Arno Beck: Untitled, typewriter-drawing on japanese paper, 45x45 cm

 

Arno Beck’ creates his pictures with a typewriter. In his his unique images he combines found photos (of landscapes, for example) with coarse pixelated graphic motifs from older computer games to create his own compositions. For this purpose, he has developed a system in which different
grayscale-values are generated by superimposing different letters; the final image is then „typed“ by hand in a time-consuming process.
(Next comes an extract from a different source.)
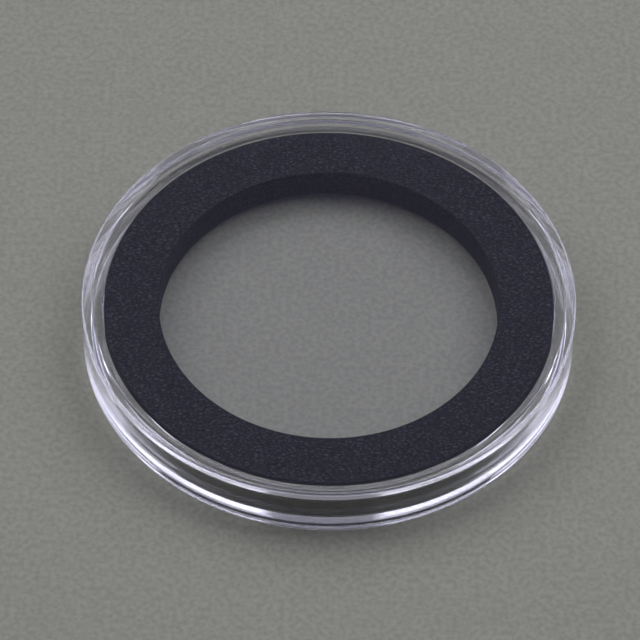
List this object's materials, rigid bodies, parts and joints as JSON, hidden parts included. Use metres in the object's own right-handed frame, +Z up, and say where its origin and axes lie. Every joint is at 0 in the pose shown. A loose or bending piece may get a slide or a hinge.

Although the resulting works are technical images, neither photography nor any other current digital tools and procedures are used directly; rather, they are thematised in a kind of low-tech attitude and retro-tech quotes. The digital calculation work of the computer is mirrored by Beck‘s physical work, the human scale, the stoic copying and „typing“ of every single „pixel“ of the photographically created image-template is set against the digital-machine time of the camera and the computer.